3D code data

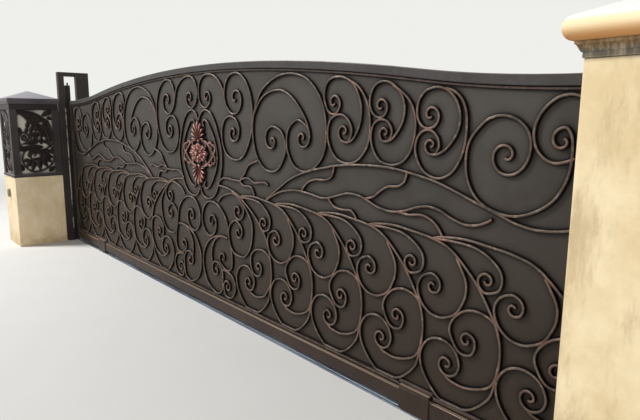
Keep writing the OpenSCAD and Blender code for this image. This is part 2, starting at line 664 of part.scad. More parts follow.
// Right pier, with a moulded neck and a bullnosed cap
right_x = right_pier_x;
neck_low = right_pier_h + 14;
neck_mid = right_pier_h + 32;
neck_top = right_pier_h + 40;
module right_box(z0, z1, grow = 0) { pier_box(right_x, right_pier_w, z0, z1, grow, right_pier_d); }
module pier_right() { color(stucco) right_box(0, right_pier_h); }
module pier_right_neck() {
    color(stucco) {
        right_box(right_pier_h, neck_low, 2);
        hull() {
            right_box(neck_low, neck_low + 1, 5);
            right_box(neck_mid - 1, neck_mid, 14);
        }
        right_box(neck_mid, neck_top, 17);
    }
}
module pier_right_cap() {
    roll = 31;
    color(stucco) translate([right_x + right_pier_w / 2, pier_y + right_pier_d / 2, neck_top]) hull() {
        for (x = [-1, 1], y = [-1, 1])
            translate([x * (right_pier_w / 2 + 17), y * (right_pier_d / 2 + 17), roll])
                sphere(roll, $fn = 24);
        translate([0, 0, 2 * roll + 50]) cube([200, 200, 20], center = true);
    }
}

pier_left();
lantern_base();
lantern_posts();
lantern_frieze();
lantern_cap();
lantern_panes();
grille_street();
grille_jamb();
grille_yard();
grille_outer();
gate_sensor();
goal_posts();
goal_header();
goal_stop_bar();
goal_guide_channel();
far_goal_posts();
far_goal_header();
far_goal_guides();
pier_right();
pier_right_neck();
pier_right_cap();
track();
track_stops();
top_rail();
bottom_rail();
stile_left();
stile_right();
sheet();
top_moulding();
bottom_moulding();
rear_stiffeners();
wheel_housing_left();
wheel_housing_right();
wheel_left();
wheel_right();
oval_surround();
medallion_rosette();
medallion_palmettes();
medallion_wings();
centre_scrolls();
feather_scrolls_left();
feather_scrolls_right();
upper_scrolls_left();
upper_scrolls_right();
tendrils_left();
tendrils_right();
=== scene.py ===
import bmesh
import bpy
import json
import math
from mathutils import Matrix, Vector, kdtree


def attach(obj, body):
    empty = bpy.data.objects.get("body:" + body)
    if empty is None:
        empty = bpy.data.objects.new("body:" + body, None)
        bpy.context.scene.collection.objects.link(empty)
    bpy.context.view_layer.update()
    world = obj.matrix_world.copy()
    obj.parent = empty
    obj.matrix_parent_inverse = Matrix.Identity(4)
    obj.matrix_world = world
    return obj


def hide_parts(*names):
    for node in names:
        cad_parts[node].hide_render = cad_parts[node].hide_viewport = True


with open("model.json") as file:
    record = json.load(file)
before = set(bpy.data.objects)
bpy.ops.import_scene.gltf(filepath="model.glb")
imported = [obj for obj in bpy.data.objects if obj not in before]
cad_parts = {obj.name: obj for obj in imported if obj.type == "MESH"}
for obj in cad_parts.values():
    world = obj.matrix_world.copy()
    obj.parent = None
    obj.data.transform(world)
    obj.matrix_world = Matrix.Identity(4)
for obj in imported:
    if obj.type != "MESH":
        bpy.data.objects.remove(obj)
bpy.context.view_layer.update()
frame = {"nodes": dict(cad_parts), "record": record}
nodes = frame["nodes"]


# ---- camera: solved from the scrollwork's mirrored halves in the photograph
def photo_camera():
    eye = Vector((3.719, -2.030, 1.470))
    yaw, pitch, roll = math.radians(49.283), math.radians(9.676), math.radians(0.367)
    look = Vector((-math.sin(yaw) * math.cos(pitch), math.cos(yaw) * math.cos(pitch), -math.sin(pitch)))
    right = look.cross(Vector((0, 0, 1))).normalized()
    up = right.cross(look)
    across = math.cos(roll) * right + math.sin(roll) * up
    upward = -math.sin(roll) * right + math.cos(roll) * up
    cam = bpy.data.objects.new("photo_camera", bpy.data.cameras.new("photo_camera"))
    cam.data.lens = 30.93
    cam.data.sensor_width = 36
    cam.data.clip_start = 0.05
    cam.data.clip_end = 200
    cam.matrix_world = Matrix.Translation(eye) @ Matrix((across, upward, -look)).transposed().to_4x4()
    bpy.context.scene.collection.objects.link(cam)
    bpy.context.scene.camera = cam


photo_camera()


# ---- node helpers
def hex_colour(code):
    """An sRGB hex colour as linear RGBA."""
    parts = [int(code[i:i + 2], 16) / 255 for i in (1, 3, 5)]
    return [c / 12.92 if c <= 0.04045 else ((c + 0.055) / 1.055) ** 2.4 for c in parts] + [1.0]


def add(tree, kind, settings=None, **inputs):
    """One node with its settings, and its inputs set or linked by name, or by number as i0, i1."""
    node = tree.nodes.new(kind)
    for key, value in (settings or {}).items():
        setattr(node, key, value)
    for key, value in inputs.items():
        numbered = key[0] == "i" and key[1:].isdigit()
        socket = node.inputs[int(key[1:])] if numbered else node.inputs[key.replace("_", " ")]
        if isinstance(value, bpy.types.NodeSocket):
            tree.links.new(value, socket)
        elif isinstance(value, str) and value.startswith("#"):
            socket.default_value = hex_colour(value)
        else:
            socket.default_value = value
    return node


def span(tree, value, low, high, to_low=0.0, to_high=1.0):
    """A smooth change from to_low where the value is low to to_high where it is high."""
    return add(tree, "ShaderNodeMapRange", {"interpolation_type": "SMOOTHSTEP"}, Value=value,
               From_Min=low, From_Max=high, To_Min=to_low, To_Max=to_high).outputs[0]


def maths(tree, operation, *values):
    return add(tree, "ShaderNodeMath", {"operation": operation},
               **{"i%d" % i: value for i, value in enumerate(values)}).outputs[0]


def mix(tree, amount, first, second):
    return add(tree, "ShaderNodeMix", {"data_type": "RGBA"}, i0=amount, i6=first, i7=second).outputs[2]


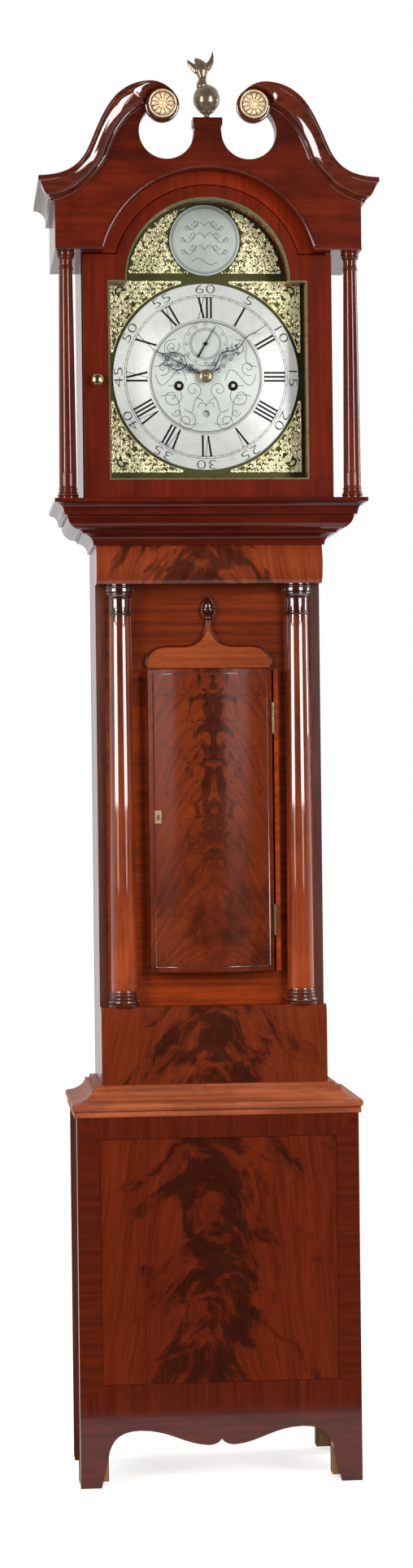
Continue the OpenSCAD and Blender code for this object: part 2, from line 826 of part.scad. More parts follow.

### Aim of the task:
Copy out exactly the lines from the one with "pier_left();" through the one with "before = set(bpy.data.objects)", counting both ends, and no other lines.

### Expected answer:
pier_left();
lantern_base();
lantern_posts();
lantern_frieze();
lantern_cap();
lantern_panes();
grille_street();
grille_jamb();
grille_yard();
grille_outer();
gate_sensor();
goal_posts();
goal_header();
goal_stop_bar();
goal_guide_channel();
far_goal_posts();
far_goal_header();
far_goal_guides();
pier_right();
pier_right_neck();
pier_right_cap();
track();
track_stops();
top_rail();
bottom_rail();
stile_left();
stile_right();
sheet();
top_moulding();
bottom_moulding();
rear_stiffeners();
wheel_housing_left();
wheel_housing_right();
wheel_left();
wheel_right();
oval_surround();
medallion_rosette();
medallion_palmettes();
medallion_wings();
centre_scrolls();
feather_scrolls_left();
feather_scrolls_right();
upper_scrolls_left();
upper_scrolls_right();
tendrils_left();
tendrils_right();
=== scene.py ===
import bmesh
import bpy
import json
import math
from mathutils import Matrix, Vector, kdtree


def attach(obj, body):
    empty = bpy.data.objects.get("body:" + body)
    if empty is None:
        empty = bpy.data.objects.new("body:" + body, None)
        bpy.context.scene.collection.objects.link(empty)
    bpy.context.view_layer.update()
    world = obj.matrix_world.copy()
    obj.parent = empty
    obj.matrix_parent_inverse = Matrix.Identity(4)
    obj.matrix_world = world
    return obj


def hide_parts(*names):
    for node in names:
        cad_parts[node].hide_render = cad_parts[node].hide_viewport = True


with open("model.json") as file:
    record = json.load(file)
before = set(bpy.data.objects)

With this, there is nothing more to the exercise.